Na sequência houve uma atividade em que todos os presentes foram divididos em grupos para pensar em como a publicação poderia ser melhor utilizada no atual contexto onde há um retrocesso na garantia de direitos. Pelos grupos, crianças de 12 anos, adolescentes de 16 e alguns outros com mais de 20.
Durante o evento, houve atividades culturais como a Cia de Teatro Bisquetes, composta por jovens LGBTs moradores da Cidade Estrutural, região com o mais baixo Índice de Desenvolvimento Humano (IDH) do DF. Outro destaque foi o poeta Marcelo Caetano que recitou “O Som dos Grilhões”, que fala da questão do povo preto pelas diásporas no mundo. De arrepiar! Ainda houve também apresentação de dança cigana. As dançarinas moram no acampamento cigano localizado no Distrito Federal e foram entrevistadas para a sexta edição da revista.
Ao chegar a minha vez, falei da minha trajetória, da maneira como o rap passou a ser meu canal de expressão e que, consequentemente, me levou para a Comunicação. Fica o registro de que uma menina e um menino trans que se encontram privados de liberdade, em medidas socioeducativas, colaboraram com a revista e não receberam liberação para estarem presentes no lançamento. O motivo teria sido a falta de agentes para fazer a escolta.

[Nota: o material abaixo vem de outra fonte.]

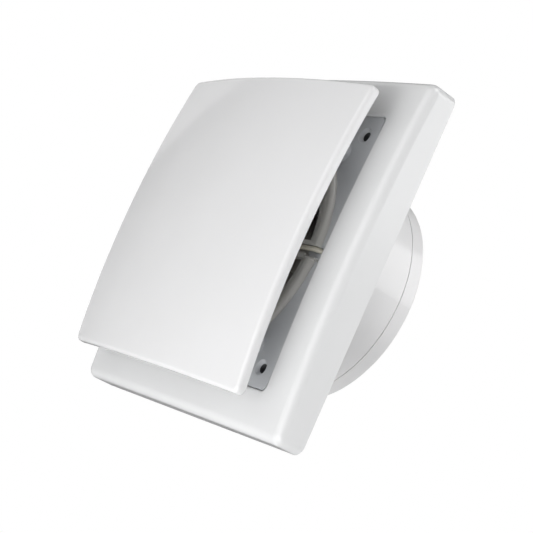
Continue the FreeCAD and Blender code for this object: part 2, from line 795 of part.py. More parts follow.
# ---------------------------------------------------------------- intake ring, spokes and motor cup
def make_motor_bracket():
    """The intake ring, with three spokes that carry the motor's cup on the duct's axis."""
    body = new_body("motor_bracket")
    collar_back = "(plate_depth - collar_length)"
    lip = "(plate_depth + collar_lip)"
    revolve(body, ring_profile(RING_INNER, RING_OUTER, "plate_depth", RING_TOP))
    fillet(body, "ring_round", circle_at(RING_OUTER, RING_TOP))
    fillet(body, "ring_round", circle_at(RING_INNER, RING_TOP))
    revolve(body, [(COLLAR_INNER, collar_back), (COLLAR_OUTER, collar_back), (COLLAR_OUTER, "plate_depth"),
                   (RING_MIDDLE, "plate_depth"), (RING_MIDDLE, lip), (COLLAR_INNER, lip)])

    low = f"({CHANNEL_Z} - spoke_width / 2)"
    high = f"({CHANNEL_Z} + spoke_width / 2)"
    root = "(cup_radius - cup_wall / 2)"
    spoke = front_sketch(body, f"({RING_TOP} - spoke_depth)")
    rectangle(spoke, root, f"(({COLLAR_INNER} + {COLLAR_OUTER}) / 2)", low, high)
    spoke_body = pad(body, spoke, "spoke_depth")
    tongue = front_sketch(body, "plate_depth")
    rectangle(tongue, COLLAR_INNER, RING_MIDDLE, low, high)
    around(body, [spoke_body, pad(body, tongue, "ring_rise")], "spoke_count")

    channel_low = f"({CHANNEL_Z} - channel_width / 2)"
    channel_high = f"({CHANNEL_Z} + channel_width / 2)"
    channel = front_sketch(body, RING_TOP)
    rectangle(channel, root, RING_INNER, channel_low, channel_high)
    around(body, [pocket(body, channel, "channel_depth")], "spoke_count")
    crossing = front_sketch(body, RING_TOP)
    crossing_low = f"({channel_low} - crossing_room)"
    rectangle(crossing, RING_INNER, f"({RING_OUTER} + lead_gap)", crossing_low, channel_high)
    pocket(body, crossing, "channel_depth")

    shoulder = "(cup_wall + stator_step)"
    revolve(body, [("bearing_radius", REAR_BEARING), (BEARING_SEAT, REAR_BEARING), (BEARING_SEAT, "cup_back"),
                   ("cup_radius", "cup_back"), ("cup_radius", CUP_FRONT), (CUP_INNER, CUP_FRONT),
                   (CUP_INNER, STACK_BACK), (f"(cup_radius - {shoulder})", STACK_BACK),
                   (f"(cup_radius - {shoulder})", CUP_FLOOR), (BEARING_SEAT, CUP_FLOOR),
                   (BEARING_SEAT, f"({REAR_BEARING} + bearing_length)"),
                   ("bearing_radius", f"({REAR_BEARING} + bearing_length)")])
    fillet(body, "cup_round", circle_at("cup_radius", "cup_back"))

    lead_hole = sketch_on(body, "YZ_Plane", "cup_radius")
    circle(lead_hole, negative(LEAD_DEPTH), LEAD_Z, "(lead_radius + lead_fit)")
    pocket(body, lead_hole, f"({shoulder} + lead_gap)")

    lug = front_sketch(body, f"({CUP_FRONT} - lug_length)", SCREW_TURN)
    circle(lug, LUG_CIRCLE, "0", "lug_radius")
    around(body, [pad(body, lug, "lug_length")], "spoke_count")
    pilot = front_sketch(body, CUP_FRONT, SCREW_TURN)
    circle(pilot, LUG_CIRCLE, "0", "small_shank")
    around(body, [pocket(body, pilot, f"({SMALL_HOLE} - cap_wall)")], "spoke_count")
    sink = front_sketch(body, RING_TOP, SCREW_TURN)
    circle(sink, RING_MIDDLE, "0", "(small_head + screw_play)")
    hole = front_sketch(body, RING_TOP, SCREW_TURN)
    circle(hole, RING_MIDDLE, "0", "(small_shank + screw_play)")
    around(body, [pocket(body, sink, "ring_sink"), pocket(body, hole, "ring_rise")], "spoke_count")

    hook = front_sketch(body, "plate_depth")
    rectangle(hook, f"({RING_OUTER} - ring_round / 2)", f"({LEAD_X} + lead_radius)",
              f"({crossing_low} - hook_width)", crossing_low)
    pad(body, hook, "ring_rise")


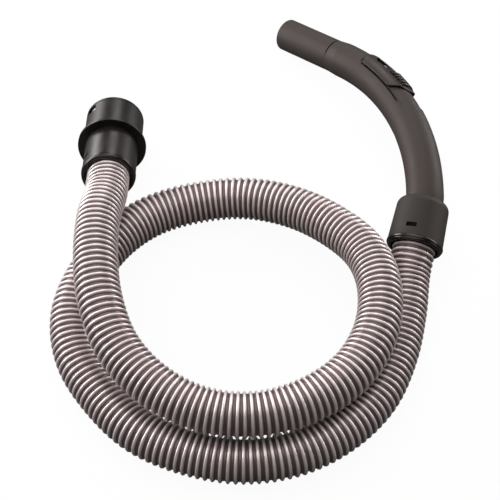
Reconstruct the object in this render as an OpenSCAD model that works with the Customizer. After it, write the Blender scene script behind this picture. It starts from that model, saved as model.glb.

No dia seguinte participei de uma roda de conversa na sede do INESC, onde troquei experiências e ideias com um time de responsa: Kinah Monifa (artesã, militante do movimento negro), Dyarley Viana (assessora técnica do INESC), Caroline Lima (militante do Levante Popular da Juventude), Thallita Oliveira (educadora), Markão Aborígene (rapper/educador social), além da própria professora Márcia Accioli. Através dessas pessoas, conheci um pouco mais sobre iniciativas extremamente potentes que acontecem nas periferias do DF: Grito das Periferias, Clube das Pretas, Família Hip Hop, dentre outras. Em cada uma das falas, pude perceber um incômodo com a naturalização do racismo, machismo, da pobreza e violência nas periferias, incômodo que motiva essas pessoas a agirem e, de alguma forma, mudarem o panorama, principalmente para os mais jovens.
Ainda tive tempo de conhecer a Unidade de Internação de Jovens Granja os Oliveiras, no Recanto das Emas, onde menores que infringiram a lei recebem medidas socioeducativas. O INESC irá começar a desenvolver atividades naquela unidade nos próximos meses.
Foi uma experiência incrível ver um pouco do trabalho que essa galera desenvolve pelo DF. Em um país onde há um abismo de desigualdade entre pobres e ricos, essas iniciativas são fundamentais para se pensar a sociedade a partir da periferia e de quem faz a engrenagem girar nessa máquina. Volto do Distrito Federal com mais sonhos, ambições e disposição para realizar o que eu acredito, com as ferramentas que tenho: muito mais fome de conhecer esse país enorme e esse mundo gigante.
Seguimos firmes e expandindo nossas conexões e horizontes em prol de transformações sociais.